One other thing to think about before you return anything...

As a finish carpenter, I do a bit of cabinet building. Both of these joinery methods have their place. If you plan on building your face frames and then just butt-joint nailing them to your cabinet carcass, pocket screws work very well. They are simple, strong, and fast. In fact, my entire teardrop is held together by titebond III and pocket screws. However, on most of my cabinetry, I like to dado and groove all my face frames before I attach them to the cabinet carcass, this allows for better alignment, much stronger glue joint, it's more attractive (at least I think), and results in a better all around cabinet. Now if you ran your pocket-screwed face frame through your expensive dado blade, you'd be in a world of hurt, and this is where biscuits (or even better, mortise & tenon) come in handy. You can cut a dado right through the joint because it's just wood and glue.

Now I doubt most people would build their teardrop cabinetry this way, as it can be considered overkill for such a small project, but if you plan on doing more intensive cabinetry projects down the road, I'd consider keeping both... I have both, and use both often, sometimes in the same project.

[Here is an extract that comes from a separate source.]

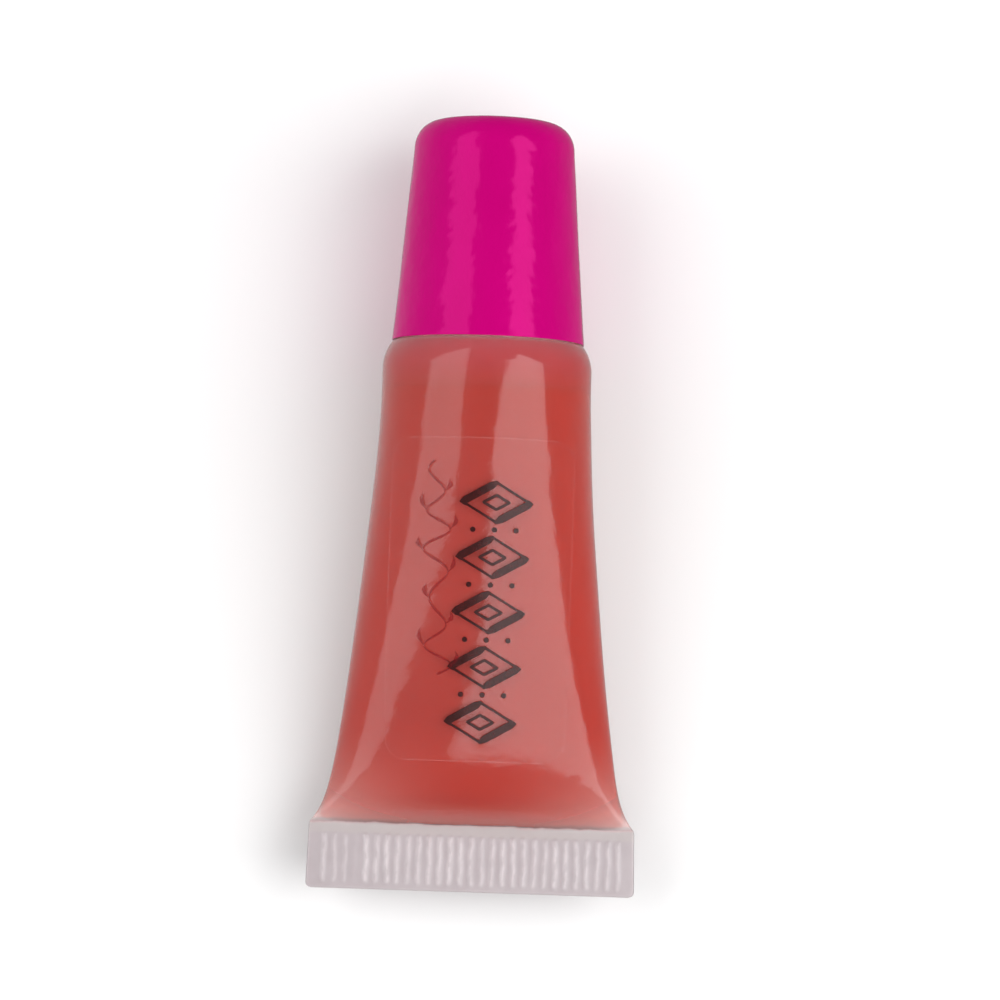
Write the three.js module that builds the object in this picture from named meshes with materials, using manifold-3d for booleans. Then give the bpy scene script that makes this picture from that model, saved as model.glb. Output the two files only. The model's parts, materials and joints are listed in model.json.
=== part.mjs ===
// Lip gloss squeeze tube: a crimped plastic sleeve on a threaded head, full of gloss, with a clear
// label and a screw cap. Millimetres. The tube is built standing on its tail (x across the tail,
// -y the front, z from the tail end towards the cap) and then laid on its back, cap towards +Y.
import * as THREE from 'three';
import { mergeVertices } from 'three/addons/utils/BufferGeometryUtils.js';
import Module from 'manifold-3d';

const wasm = await Module();
wasm.setup();

const AROUND = 40; // points round every section
const LEAN = THREE.MathUtils.degToRad(4.6); // the lying tube's axis rises this much towards the cap

// sleeve
const TUBE_R = 9.5;
const WALL = 0.45;
const ROUND_Z = 45; // the section is a circle from here up
const SHOULDER_Z = 47.2;
const SHOULDER_ARC_R = 5.5; // radius at which the shoulder's corner arc is centred
const SHOULDER_CORNER = 4;
const SHOULDER_END = THREE.MathUtils.degToRad(40.5);
const FLAT_X = 3.88; // extra half width at the seal from flattening, and how fast it comes
const FLAT_POWER = 1.42;
const FLARE_X = 1.25; // the last flare into the seal, and its length
const FLARE_LENGTH = 1.75;
const OPEN_LENGTH = 0.9; // how soon the walls part above the seal
const PINCH = 0.6; // how much sharper than an ellipse the section's tips are at the seal
const PINCH_LENGTH = 4;
const GLOSS_GAP = 0.1;
const SAG = 0.24; // how far the full belly is pressed flat by what it lies on

// crimped tail
const CRIMP_Z = 6;
const CRIMP_HALF = 0.45;
const BAND_TOP_X = 14.7;
const BAND_END_X = 14.86;
const BAND_CORNER = 0.5;
const RIBS = 29;
const RIB_PITCH = 0.95;
const RIB_HEIGHT = 0.14;
const RIB_FOOT_HALF = 0.34;
const RIB_TOP_HALF = 0.18;
const RIB_BOTTOM_Z = 0.7;
const RIB_TOP_Z = 5;

// head and its thread
const HEAD_R = 9;
const HEAD_BOTTOM_Z = 45.2;
const HEAD_ARC_END = Math.acos(0.8);
const NECK_R = 4.9;
const NECK_BORE_R = 3.9;
const NOZZLE_Z = 60.7;
const ORIFICE_R = 1.25;
const LEAD = 3;
const THREAD_Z = 51.4; // centre of the neck's ridge where it starts
const THREAD_CREST_R = 5.5;
const RIDGE_FOOT_HALF = 0.8;
const RIDGE_TOP_HALF = 0.4;
const RIDGE_ROOT = 0.15; // how deep a ridge starts inside its wall

// cap
const CAP_RIM_Z = 50;
const CAP_RIM_R = 8.72;
const CAP_TOP_Z = 70;
const CAP_CORNER = 3.6;
const CAP_TOP_FLAT_R = 3.7;
const CAP_WALL = 1;
const CAP_TAPER = 0.085; // lost radius per height, inside
const CORE_BORE_R = 5.75;
const CORE_CREST_R = 5.15;
const CORE_RIBS = 8;
const CORE_RIB_HALF = 0.4;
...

The other thing to think about with your biscuit joiner situation, is to see which one (if either of them even do) will cut F.F. (face frame) size biscuit slots. F.F. biscuits are the smallest and require a blade change on the joiner, but will allow you to join much smaller stock together. The porter cable biscuit jointer his this feature, but my dewalt doesn't. Something to think about anyway...

My vote is to keep both, If you try both and realize the strong points they each have, you'll be happy you did...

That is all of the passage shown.